--- begin ---
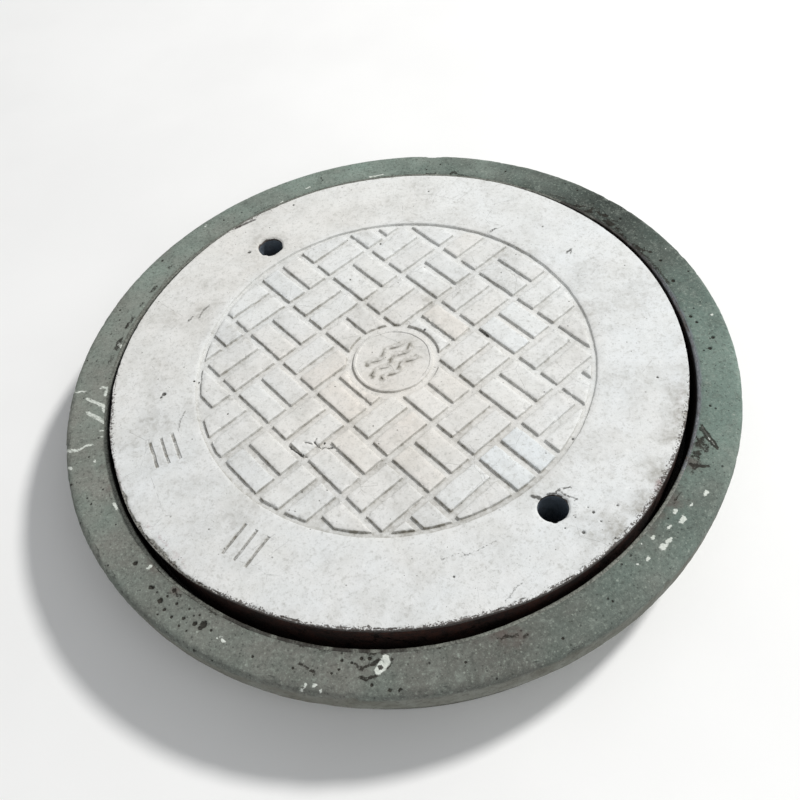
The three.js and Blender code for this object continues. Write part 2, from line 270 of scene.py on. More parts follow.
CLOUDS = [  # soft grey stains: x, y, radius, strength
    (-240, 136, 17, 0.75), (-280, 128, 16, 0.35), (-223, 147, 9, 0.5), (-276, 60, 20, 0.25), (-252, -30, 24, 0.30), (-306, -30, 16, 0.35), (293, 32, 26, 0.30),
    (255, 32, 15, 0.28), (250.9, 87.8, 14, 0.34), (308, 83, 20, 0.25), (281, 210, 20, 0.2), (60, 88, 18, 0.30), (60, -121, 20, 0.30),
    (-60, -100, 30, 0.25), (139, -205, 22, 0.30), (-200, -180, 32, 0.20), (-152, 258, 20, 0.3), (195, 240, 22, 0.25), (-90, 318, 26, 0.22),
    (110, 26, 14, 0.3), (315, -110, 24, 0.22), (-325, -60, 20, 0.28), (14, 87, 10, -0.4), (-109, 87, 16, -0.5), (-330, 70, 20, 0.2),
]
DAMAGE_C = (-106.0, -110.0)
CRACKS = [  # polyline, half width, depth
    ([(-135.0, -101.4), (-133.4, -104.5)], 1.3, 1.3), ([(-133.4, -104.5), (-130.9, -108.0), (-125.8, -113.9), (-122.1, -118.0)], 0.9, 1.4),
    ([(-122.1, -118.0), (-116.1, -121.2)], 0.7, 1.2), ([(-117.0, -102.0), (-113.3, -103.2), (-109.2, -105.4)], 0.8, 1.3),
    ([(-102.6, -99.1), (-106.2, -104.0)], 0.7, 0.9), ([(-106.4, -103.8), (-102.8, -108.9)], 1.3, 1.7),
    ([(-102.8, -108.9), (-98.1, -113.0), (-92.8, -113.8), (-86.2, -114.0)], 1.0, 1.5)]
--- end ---
*Job:*
Show the data once more, exactly as it was written.

*The output:*
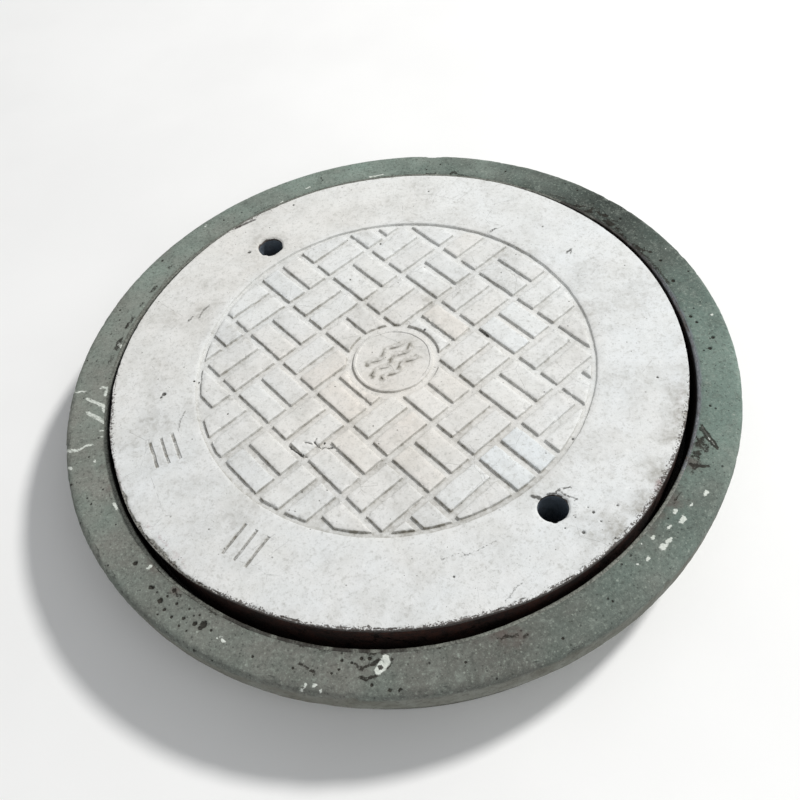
The three.js and Blender code for this object continues. Write part 2, from line 270 of scene.py on. More parts follow.
CLOUDS = [  # soft grey stains: x, y, radius, strength
    (-240, 136, 17, 0.75), (-280, 128, 16, 0.35), (-223, 147, 9, 0.5), (-276, 60, 20, 0.25), (-252, -30, 24, 0.30), (-306, -30, 16, 0.35), (293, 32, 26, 0.30),
    (255, 32, 15, 0.28), (250.9, 87.8, 14, 0.34), (308, 83, 20, 0.25), (281, 210, 20, 0.2), (60, 88, 18, 0.30), (60, -121, 20, 0.30),
    (-60, -100, 30, 0.25), (139, -205, 22, 0.30), (-200, -180, 32, 0.20), (-152, 258, 20, 0.3), (195, 240, 22, 0.25), (-90, 318, 26, 0.22),
    (110, 26, 14, 0.3), (315, -110, 24, 0.22), (-325, -60, 20, 0.28), (14, 87, 10, -0.4), (-109, 87, 16, -0.5), (-330, 70, 20, 0.2),
]
DAMAGE_C = (-106.0, -110.0)
CRACKS = [  # polyline, half width, depth
    ([(-135.0, -101.4), (-133.4, -104.5)], 1.3, 1.3), ([(-133.4, -104.5), (-130.9, -108.0), (-125.8, -113.9), (-122.1, -118.0)], 0.9, 1.4),
    ([(-122.1, -118.0), (-116.1, -121.2)], 0.7, 1.2), ([(-117.0, -102.0), (-113.3, -103.2), (-109.2, -105.4)], 0.8, 1.3),
    ([(-102.6, -99.1), (-106.2, -104.0)], 0.7, 0.9), ([(-106.4, -103.8), (-102.8, -108.9)], 1.3, 1.7),
    ([(-102.8, -108.9), (-98.1, -113.0), (-92.8, -113.8), (-86.2, -114.0)], 1.0, 1.5)]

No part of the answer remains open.